-- start SUPPLIED DATA --

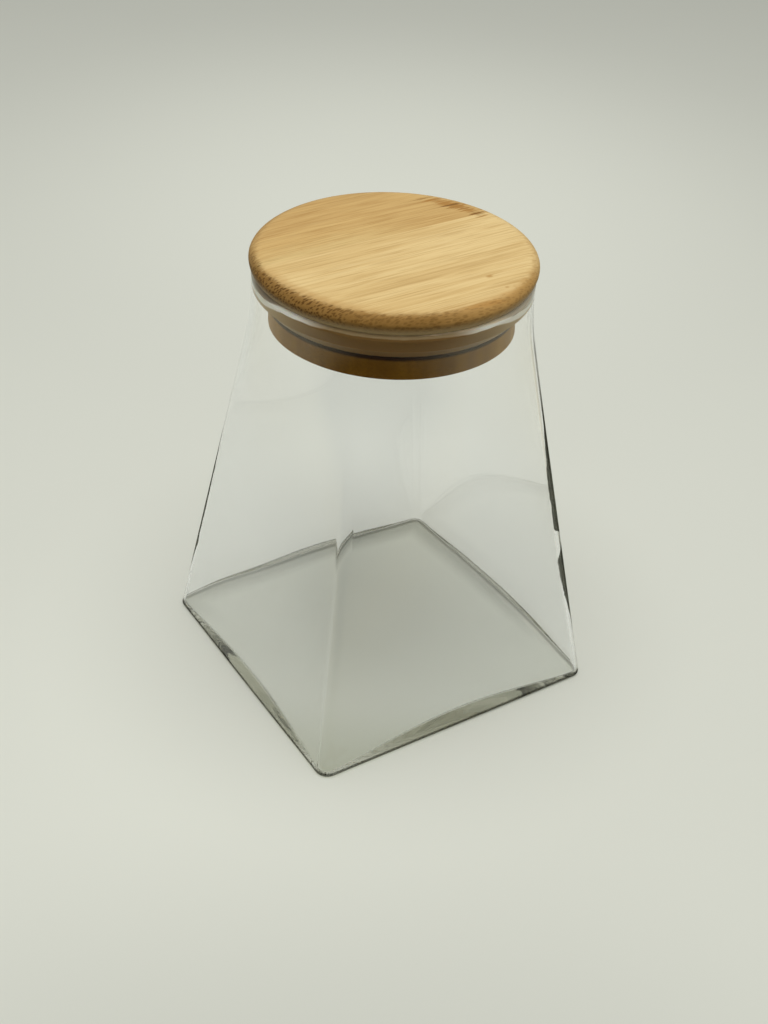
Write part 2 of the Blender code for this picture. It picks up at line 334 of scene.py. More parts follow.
def turned_corner(tree, at):
    """The outer surface of the left and right corners, where it turns away from the eye."""
    corner = tree.math("LESS_THAN", tree.math("SUBTRACT", at.outermost, at.innermost), CORNER_WIDTH)
    left_or_right = tree.math("GREATER_THAN", tree.product(at.x, at.y), 0.0)
    outward = tree.math("GREATER_THAN", tree.along(at.normal, at.point), 0.0)
    above_foot = tree.math("GREATER_THAN", at.z, RIM_LOWEST)
    turned = tree.ranged(at.facing, *RIM_FACING)
    return tree.product(corner, left_or_right, outward, at.outside, above_foot, turned,
                        tree.ranged(at.z, *RIM_TOP))


def rim_reach(tree, at):
    """How far round its corner each rim reaches, at each height. The right one has a gap."""
    left = tree.product(tree.ranged(at.z, *LEFT_RIM_TOP), tree.ranged(at.z, *LEFT_RIM_FOOT))
    right = tree.product(tree.ranged(at.z, *RIGHT_RIM_TOP), tree.ranged(at.z, *RIGHT_RIM_FOOT))
    gap = tree.product(tree.ranged(at.z, *RIGHT_GAP_FOOT), tree.ranged(at.z, *RIGHT_GAP_TOP))
    right = tree.product(right, tree.rest_of(gap))
    left = tree.math("MULTIPLY_ADD", left, LEFT_GROWTH, LEFT_LEAST)
    right = tree.math("MULTIPLY_ADD", right, RIGHT_GROWTH, RIGHT_LEAST)
    on_right = tree.math("GREATER_THAN", tree.total(at.x, at.y), 0.0)
    reach = tree.node("ShaderNodeMix", {"Factor": on_right, "A": left, "B": right}).outputs[0]
    patchy = tree.pattern(at.point, RIM_PATCHES)
    return tree.total(reach, tree.product(tree.centred(patchy), RIM_PATCHINESS))


def corner_rims(tree, at):
    """Painted shade: dark rims where the left and right corners would guide no light to the eye."""
    past = tree.math("SUBTRACT", tree.math("SUBTRACT", at.x, at.y), rim_reach(tree, at))
    return tree.product(tree.ranged(past, *RIM_END), turned_corner(tree, at))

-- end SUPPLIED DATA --

- TASK STATEMENT
Your task is to print the whole listing again exactly.

- WRITTEN SOLUTION
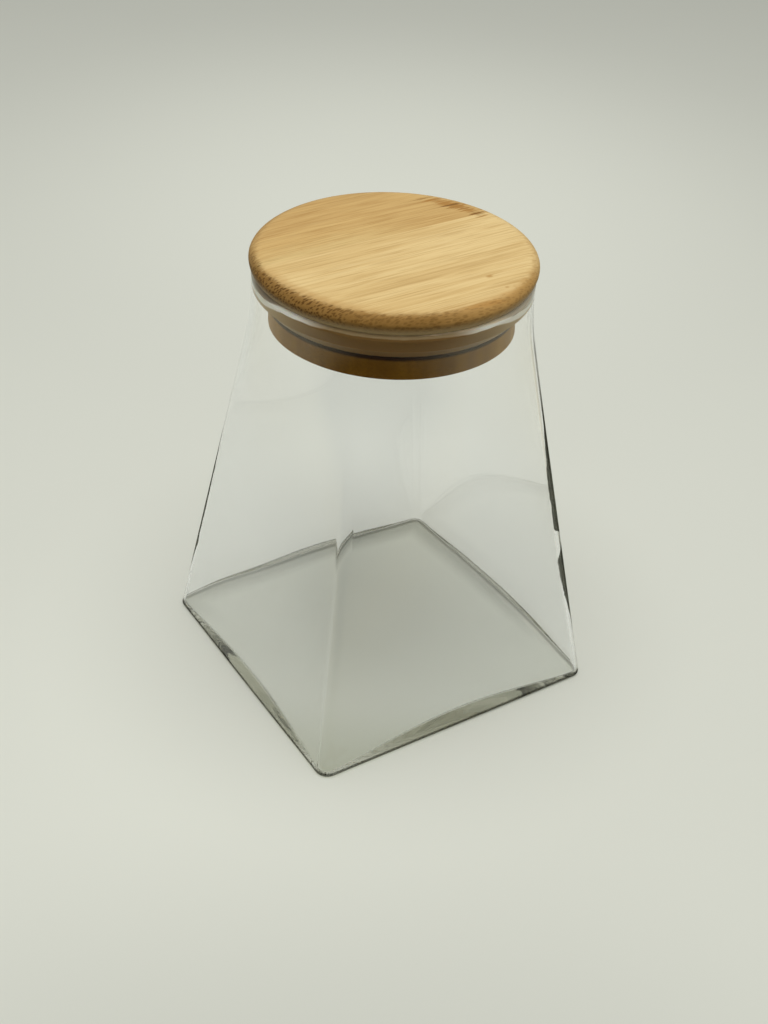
Write part 2 of the Blender code for this picture. It picks up at line 334 of scene.py. More parts follow.
def turned_corner(tree, at):
    """The outer surface of the left and right corners, where it turns away from the eye."""
    corner = tree.math("LESS_THAN", tree.math("SUBTRACT", at.outermost, at.innermost), CORNER_WIDTH)
    left_or_right = tree.math("GREATER_THAN", tree.product(at.x, at.y), 0.0)
    outward = tree.math("GREATER_THAN", tree.along(at.normal, at.point), 0.0)
    above_foot = tree.math("GREATER_THAN", at.z, RIM_LOWEST)
    turned = tree.ranged(at.facing, *RIM_FACING)
    return tree.product(corner, left_or_right, outward, at.outside, above_foot, turned,
                        tree.ranged(at.z, *RIM_TOP))


def rim_reach(tree, at):
    """How far round its corner each rim reaches, at each height. The right one has a gap."""
    left = tree.product(tree.ranged(at.z, *LEFT_RIM_TOP), tree.ranged(at.z, *LEFT_RIM_FOOT))
    right = tree.product(tree.ranged(at.z, *RIGHT_RIM_TOP), tree.ranged(at.z, *RIGHT_RIM_FOOT))
    gap = tree.product(tree.ranged(at.z, *RIGHT_GAP_FOOT), tree.ranged(at.z, *RIGHT_GAP_TOP))
    right = tree.product(right, tree.rest_of(gap))
    left = tree.math("MULTIPLY_ADD", left, LEFT_GROWTH, LEFT_LEAST)
    right = tree.math("MULTIPLY_ADD", right, RIGHT_GROWTH, RIGHT_LEAST)
    on_right = tree.math("GREATER_THAN", tree.total(at.x, at.y), 0.0)
    reach = tree.node("ShaderNodeMix", {"Factor": on_right, "A": left, "B": right}).outputs[0]
    patchy = tree.pattern(at.point, RIM_PATCHES)
    return tree.total(reach, tree.product(tree.centred(patchy), RIM_PATCHINESS))


def corner_rims(tree, at):
    """Painted shade: dark rims where the left and right corners would guide no light to the eye."""
    past = tree.math("SUBTRACT", tree.math("SUBTRACT", at.x, at.y), rim_reach(tree, at))
    return tree.product(tree.ranged(past, *RIM_END), turned_corner(tree, at))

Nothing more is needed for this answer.